Ideally, each city’s festival should occupy a distinct place because it is a reflection of the tastes, aspirations and priorities of its citizens. As Dunn reasons, “Each festival very much needs to find its voice in its local community. It is appropriate in somewhere like Sydney or Melbourne, where there is a much broader pool of multimedia-funded companies… that are already producing those local stories, that when they bring in the bigger international companies it is a new experience for those audiences.
“Darwin Festival’s identity is very distinct… because we’re a very distinct place. The international companies coming in are amazing and they do offer local audiences these incredible experiences.”
Darwin’s international focus may seem narrower but it is sharp. Companies from across Asia and the South Pacific contribute to a dynamic program and to the cultural development of the city, by entering into collaborative relationships with local artists.
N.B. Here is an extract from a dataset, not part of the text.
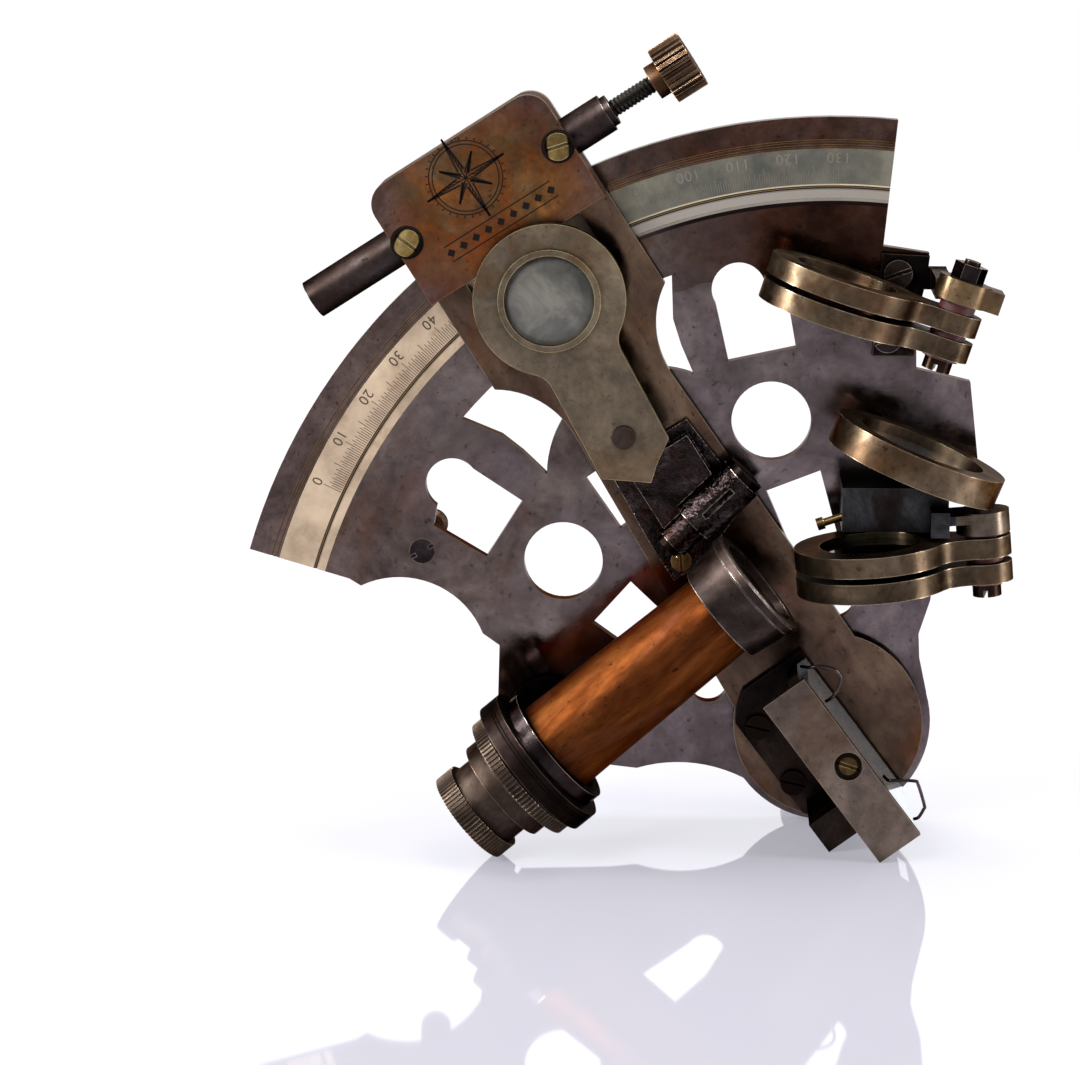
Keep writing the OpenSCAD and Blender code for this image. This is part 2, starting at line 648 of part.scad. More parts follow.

Within the artistic and cultural community of Darwin itself, collaboration is an integral cog in the machine, and not a vast stretch given that the majority of arts companies are grouped around two buildings and prospective projects can be discussed over brewing tea.
While limited funding for Territory arts leads to under-resourced projects and the consequent tendency for artists to think medium rather than big, the Festival has been growing at a healthy rate, tripling in size over the past five years. Dunn says that it now feels in a position to help galvanise Darwin’s arts community into greater action than it may previously have thought possible.
“We’re looking at how we fit into the local arts community and can work with them to lift the quality and the profile of territory arts in general,” she says.
“The industry needs to realise that now is the time to speak really articulately… to government, corporations and audiences about [arts] in the broader social platform – that [we] have a role in notions of health, social cohesion and education and that the arts as a tool for getting positive experiences through is really valuable.”